BERLIN — The debut of Mercedes-Benz Fashion Week Berlin was by no means the only game in town last month.
The women's and men's trade show Premium presented 700 labels at its 10th event, July 13 to 15. That represents a significant increase from the first show in 2003, which featured 80 collections in an underground train tunnel. According to the show's organizers, Premium attracted 13,822 visitors, a dip from last season's record-breaking 15,647.
Although numbers were down slightly, many exhibitors said they were happy with the quality of visitors. "Premium is the perfect platform for us," enthused Norbert Reipert, Filippa K's sales representative for Germany. "On Friday, all the big [stores] were here, from KaDeWe to P&C, and it was probably the busiest day we've ever had here. Saturday was quiet, but Sunday was good. That's an important day for small customers who leave their store for the day to travel to Berlin."
Less crowded than Bread & Butter in Barcelona, which this year attracted a staggering 91,000 visitors, it seems that Premium slowly is building a reputation as a serious place to do business. For many visitors, Premium's relaxed atmosphere is a direct contrast from the flashiness of Bread & Butter.

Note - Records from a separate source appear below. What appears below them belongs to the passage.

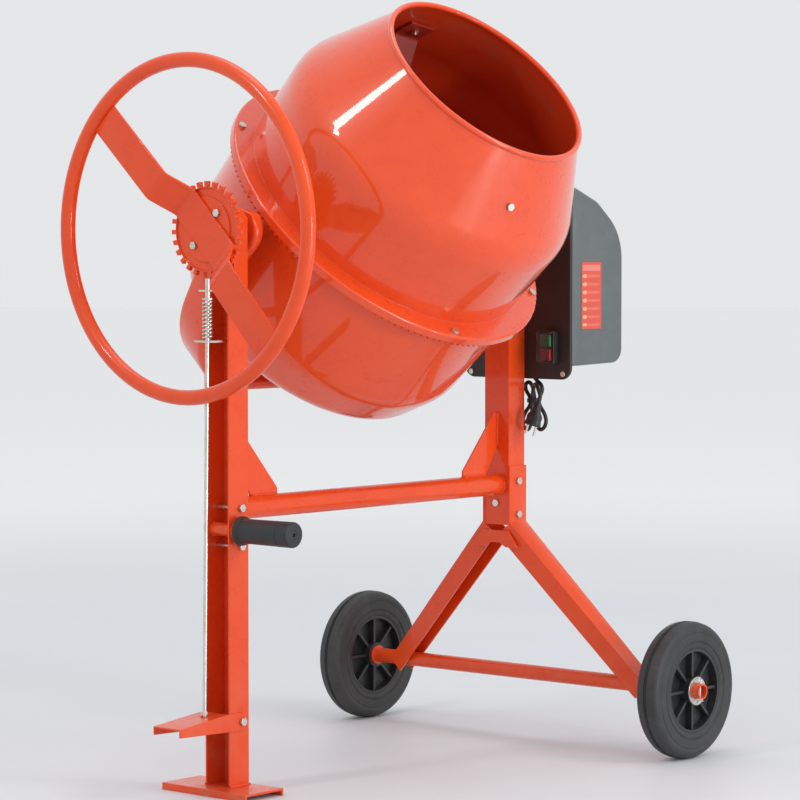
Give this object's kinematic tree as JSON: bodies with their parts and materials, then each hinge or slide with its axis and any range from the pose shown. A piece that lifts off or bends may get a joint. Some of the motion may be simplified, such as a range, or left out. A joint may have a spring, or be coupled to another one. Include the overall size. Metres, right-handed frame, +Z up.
{
  "type": "concrete mixer",
  "caption": "Tilting-drum cement mixer on an A-frame stand with a hand wheel, pedal tilt lock, motor housing and transport wheels.",
  "frame": {"origin": "on the floor, under the middle of the bounding box", "axes": "+Z up; X along the tilt axis, with the hand wheel at -X and the motor housing at +X; the drum pours towards -Y"},
  "size_m": [1.041, 0.816, 1.3063],
  "materials": {
    "orange_paint": "glossy powder coat",
    "dark_red_paint": "matt primer coat",
    "zinc": "zinc plated",
    "cast_gear": "dark cast surface",
    "alloy": "machined",
    "tyre_rubber": "matt",
    "black_rubber": "matt",
    "black_plastic": "fine texture",
    "grey_plastic": "slate grey, fine texture",
    "label_film": "plain printed film, blank",
    "green_plastic": "smooth",
    "red_plastic": "smooth"
  },
  "bodies": {
    "frame": {"stand_leg": "orange_paint", "motor_leg": "orange_paint", "foot_plate": "orange_paint", "cross_tube": "orange_paint", "gusset_stand": "orange_paint", "gusset_motor": "orange_paint", "bearing_stand": "orange_paint", "bearing_motor": "orange_paint", "strut_front": "orange_paint", "strut_rear": "orange_paint", "strut_bridge": "orange_paint", "axle_tube": "orange_paint", "frame_bolts": "zinc", "handle_stub": "orange_paint", "handle_grip": "black_rubber", "lock_guides": "orange_paint", "lock_spring": "zinc", "pedal_bolt": "zinc", "wheel_washers": "zinc", "split_pins": "zinc", "housing_panel": "black_plastic", "housing_cover": "grey_plastic", "cover_screws": "zinc", "label_plate": "label_film", "motor": "alloy", "switch_box": "black_plastic", "drive_belt": "black_rubber", "cord_gland": "black_rubber", "cord_lead": "black_rubber", "cord_hank": "black_rubber", "cord_plug": "black_rubber"},
    "yoke": {"yoke": "orange_paint", "pivot_tube_stand": "orange_paint", "locking_disc": "orange_paint", "hub_bolts": "zinc", "handwheel_rim": "orange_paint", "handwheel_strap": "orange_paint", "pivot_tube_motor": "orange_paint", "drum_shaft": "dark_red_paint", "yoke_bolts": "zinc"},
    "drum": {"drum_hub": "dark_red_paint", "lower_drum": "orange_paint", "upper_drum": "orange_paint", "ring_gear": "orange_paint", "flange_bolts": "zinc", "blade_a": "dark_red_paint", "blade_b": "dark_red_paint", "blade_bolts": "zinc"},
    "drive": {"pinion": "cast_gear", "drive_shaft": "zinc", "large_pulley": "alloy"},
    "motor_rotor": {"motor_pulley": "alloy"},
    "wheel_front": {"tyre_front": "tyre_rubber", "wheel_rim_front": "black_plastic"},
    "wheel_rear": {"tyre_rear": "tyre_rubber", "wheel_rim_rear": "black_plastic"},
    "lock_rod": {"lock_rod": "zinc"},
    "lock_pedal": {"lock_pedal": "orange_paint"},
    "start_button": {"start_button": "green_plastic"},
    "stop_button": {"stop_button": "red_plastic"}
  },
  "joints": [
    {"name": "tilt", "type": "hinge", "parent": "frame", "child": "yoke", "pos_m": [-0.0155, 0, 0.922], "axis": [1, 0, 0], "range_deg": [-45, 80]},
    {"name": "drum_spin", "type": "hinge", "parent": "yoke", "child": "drum", "pos_m": [-0.0155, 0, 0.922], "axis": [0, -0.7071, 0.7071], "continuous": true},
    {"name": "pinion_spin", "type": "hinge", "parent": "yoke", "child": "drive", "pos_m": [-0.0155, 0, 0.922], "axis": [1, 0, 0], "continuous": true},
    {"name": "motor_pulley_spin", "type": "hinge", "parent": "frame", "child": "motor_rotor", "pos_m": [-0.0155, -0.01, 0.748], "axis": [1, 0, 0], "continuous": true},
    {"name": "wheel_front_spin", "type": "hinge", "parent": "frame", "child": "wheel_front", "pos_m": [0.3865, -0.37, 0.12], "axis": [0, 1, 0], "continuous": true},
    {"name": "wheel_rear_spin", "type": "hinge", "parent": "frame", "child": "wheel_rear", "pos_m": [0.3865, 0.37, 0.12], "axis": [0, 1, 0], "continuous": true},
    {"name": "pedal", "type": "hinge", "parent": "frame", "child": "lock_pedal", "pos_m": [-0.3775, 0, 0.118], "axis": [0, 1, 0], "range_deg": [-8, 10.2], "stiffness_Nm_per_rad": 12, "springref_deg": 1.72},
    {"name": "lock_slide", "type": "slide", "parent": "frame", "child": "lock_rod", "axis": [0, 0, 1], "range_m": [-0.0085, 0.011], "deforming": ["lock_spring"]},
    {"name": "start_press", "type": "slide", "parent": "frame", "child": "start_button", "axis": [1, 0, 0], "range_m": [0, 0.0025], "stiffness_N_per_m": 600},
    {"name": "stop_press", "type": "slide", "parent": "frame", "child": "stop_button", "axis": [1, 0, 0], "range_m": [0, 0.0025], "stiffness_N_per_m": 600}
  ],
  "couplings": [
    {"joint": "pinion_spin", "follows": "drum_spin", "ratio": -10.5},
    {"joint": "motor_pulley_spin", "follows": "drum_spin", "ratio": -57.273},
    {"joint": "lock_slide", "follows": "pedal", "m_per_rad": 0.056}
  ]
}
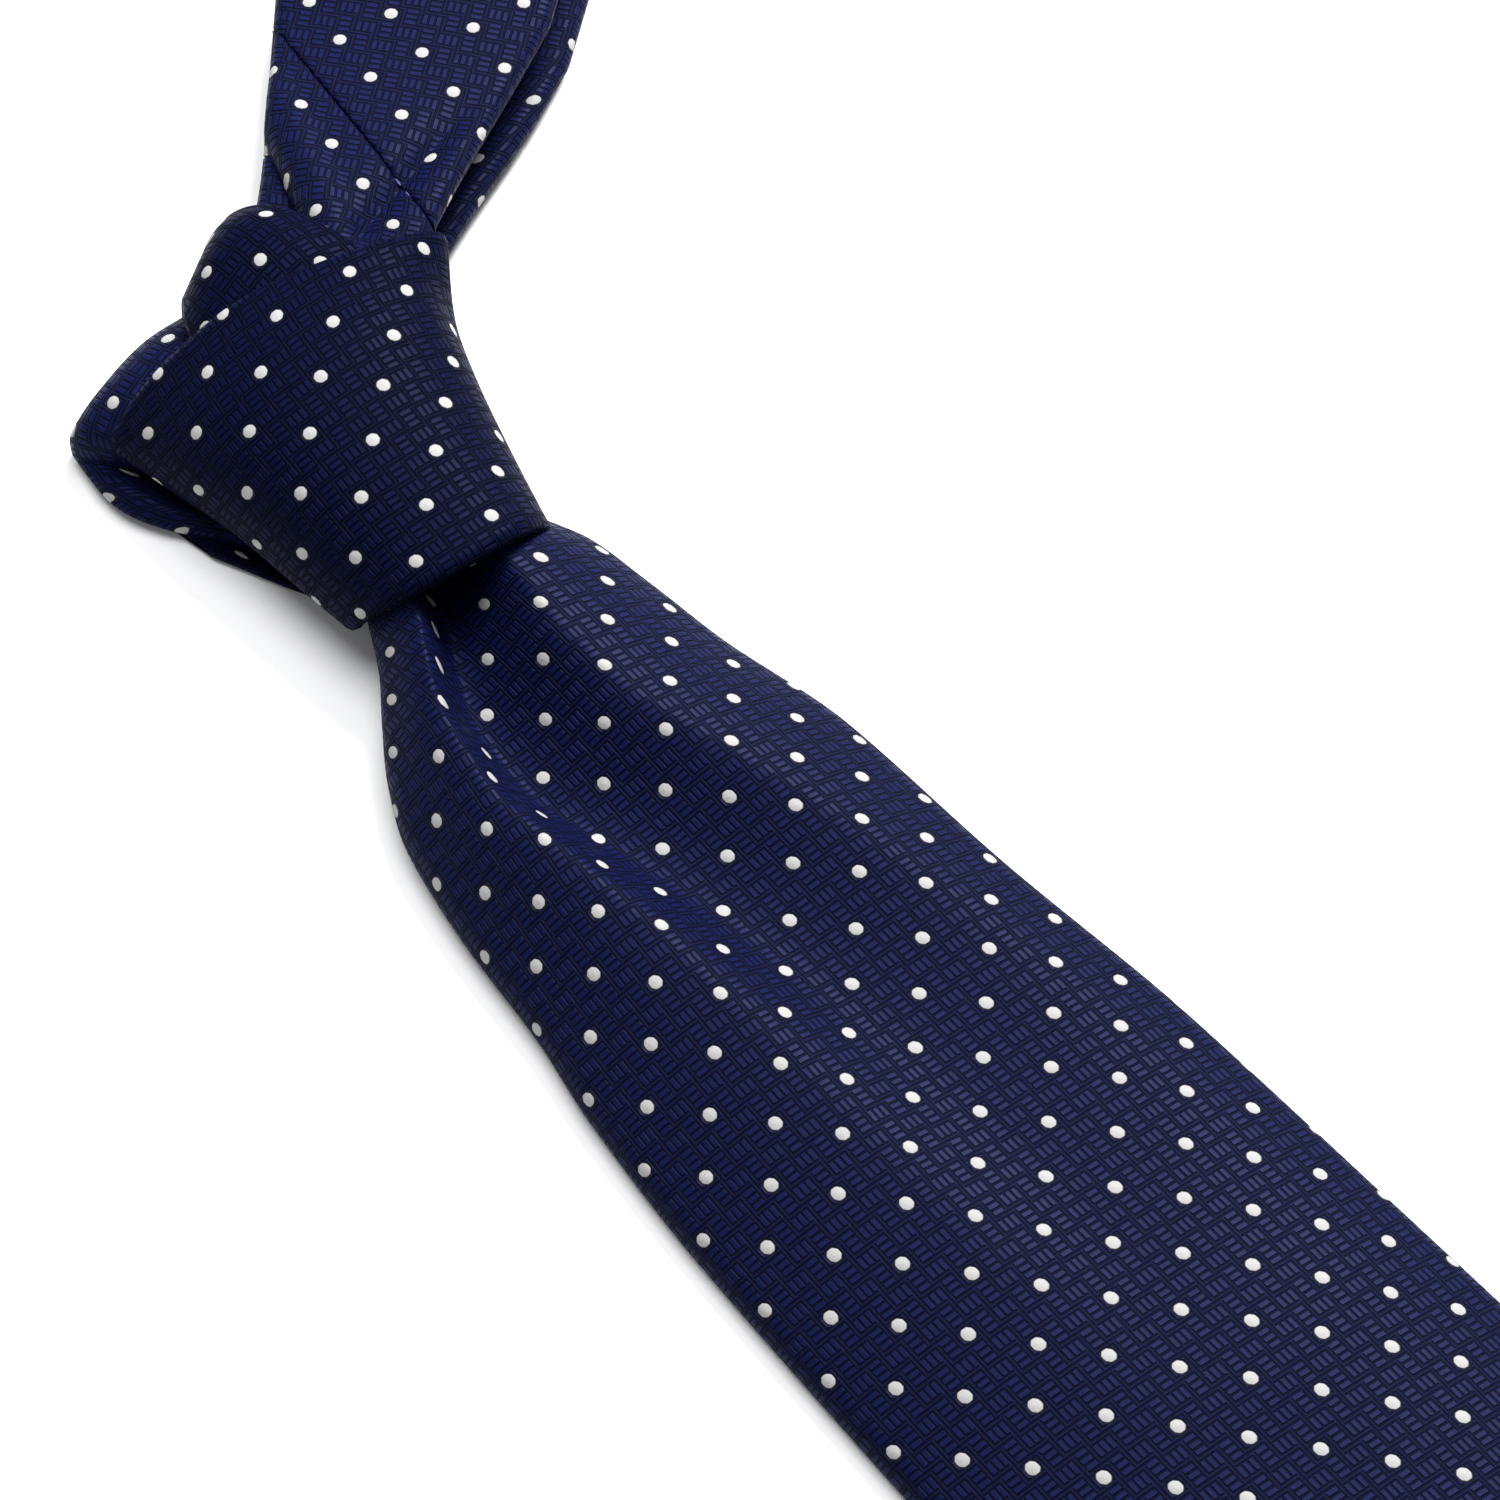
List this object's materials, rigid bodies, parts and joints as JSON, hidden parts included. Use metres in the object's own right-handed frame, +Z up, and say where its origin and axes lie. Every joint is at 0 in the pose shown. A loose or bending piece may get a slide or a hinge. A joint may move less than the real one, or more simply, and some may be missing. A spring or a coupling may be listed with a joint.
{
  "type": "necktie",
  "caption": "Silk necktie tied in a four-in-hand knot and laid face up, with a padded front blade, a tail that slides through the knot and a flattened neck loop.",
  "frame": {"origin": "on the table under the middle of the knot", "axes": "+Z up from the table, +Y from the front blade towards the upper edge of the knot, +X to the right seen from above with the front blade pointing down"},
  "size_m": [0.2203, 0.6791, 0.022],
  "materials": {
    "silk": "navy jacquard silk with small off-white dots",
    "interlining": "unbleached brushed wool interlining",
    "lining": "plain navy satin lining",
    "thread": "navy sewing thread"
  },
  "bodies": {
    "knot": {"knot_back_wrap": "silk", "knot_core": "interlining", "knot_front_wrap": "silk", "knot_front_interlining": "interlining", "knot_top_wrap": "silk", "knot_top_interlining": "interlining", "knot_side_fold": "silk", "front_blade_throat": "silk"},
    "front_blade": {"front_blade_shell": "silk", "front_blade_interlining": "interlining", "front_blade_tipping": "lining", "front_blade_slip_stitch": "thread", "front_blade_bar_tack": "thread", "keeper_loop": "silk", "keeper_stitches": "thread"},
    "tail": {"tail_shell": "silk", "tail_interlining": "interlining", "tail_tipping": "lining", "tail_slip_stitch": "thread", "tail_bar_tack": "thread"},
    "neck_loop": {"upper_leg_knot_panel": "silk", "upper_leg_neck_panel": "silk", "upper_leg_interlining": "interlining", "neck_joining_seam": "thread", "lower_leg_tail_panel": "silk", "lower_leg_neck_panel": "silk", "lower_leg_interlining": "interlining", "tail_joining_seam": "thread", "nape_band": "silk", "nape_interlining": "interlining", "neck_slip_stitch": "thread"}
  },
  "joints": [
    {"name": "front_blade_lift", "type": "hinge", "parent": "knot", "child": "front_blade", "pos_m": [-0.002, -0.04, 0.0126], "axis": [-1, 0, 0], "range_deg": [0, 45]},
    {"name": "tail_pull", "type": "slide", "parent": "knot", "child": "tail", "axis": [0, -1, 0], "range_m": [-0.03, 0.04]},
    {"name": "neck_loop_draw", "type": "slide", "parent": "knot", "child": "neck_loop", "axis": [-0.7934, -0.6088, 0], "range_m": [-0.015, 0.02]}
  ],
  "couplings": [
    {"joint": "neck_loop_draw", "follows": "tail_pull", "ratio": 0.5}
  ]
}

"We have been very impressed by Premium," said Marino Edelmann, sales manager at Drykorn, at Premium for the first time. "Although there are fewer people [at this show], the quality of visitors is much higher."
But the one fact that not even the most positive exhibitors could escape was the lack of international visitors. The majority — 64 percent — of the crowd was from German-speaking countries, with 16 percent from Italy and the rest of Europe, and just 2 percent from the U.S., United Arab Emirates and South Africa.
"When people abroad thought of Berlin, they thought of Bread & Butter. So Bread & Butter's decision to go to Barcelona has caused a lot of uncertainty among foreign buyers: Berlin is simply not on the radar anymore for a lot of international visitors," explained Wolf Jochen Schulte-Hillen, chief executive of the German retail consultancy SH Selection. "Usually, I see a lot of Japanese and Italian buyers, but they don't seem to be here this year. A lot of the international labels and buyers have now gone to Barcelona. Berlin's senate should never have let Bread & Butter go. It's a shame because Premium is an excellent trade fair."But, while Berlin certainly could improve its fashion profile internationally, for the German market, the capital is rapidly becoming the country's most important fashion resource.
"There is so much happening in Berlin that it's a real inspiration — it really did me good," said Claudia Wilhelm, buyer for the German boutique Mode Bey Dorette. "Obviously, fashion is about business, but it's also about artistic inspiration, and we get that by coming to Berlin. Düsseldorf may be a good business platform, but you just don't get involved in the city."
In fact, if anything, there was almost too much going on in Berlin over just one weekend. Often, visitors were spread too thinly and many events clashed.
The fourth Ideal Showroom at Café Moskau presented 100 avant-garde designers. Although the fashion show was well-attended, with 800 people at the show and 2,000 at the party, only 1,500 made it to the trade fair itself. "There were a lot of journalists but there just weren't enough buyers, which is a real shame for the exhibitors," explained Sumi Ha, who runs the show. "The problem is that when Bread & Butter was here, they used to do a lot of marketing for buyers. We don't have that anymore. And we also need to change the date."
Meanwhile, the Styleserver Showroom presented young independent designers, including c.neeon, Sarah Heartbo and Pulver, in an urban, edgy space on Torstrasse. And numerous one-off events set out to present fashion in innovative new ways. For example, the event July 13 united fashion, art and music by combining work by designers such as Bernhard Willhelm with music performances and art installations in the newly renovated Admiralspalast cabaret theater. And the Underground Catwalk showed Goth, punk and rock 'n' roll-inspired fashion, fittingly enough for underground fashion, in the city's metro system.
It is this plethora of creative off-site events that could make Berlin a true destination for international visitors, believes Filippa K's Reipert. "For retailers, Berlin's so inspiring," he said. "You just need to walk through the city, and you can't help going home with a smile on your face."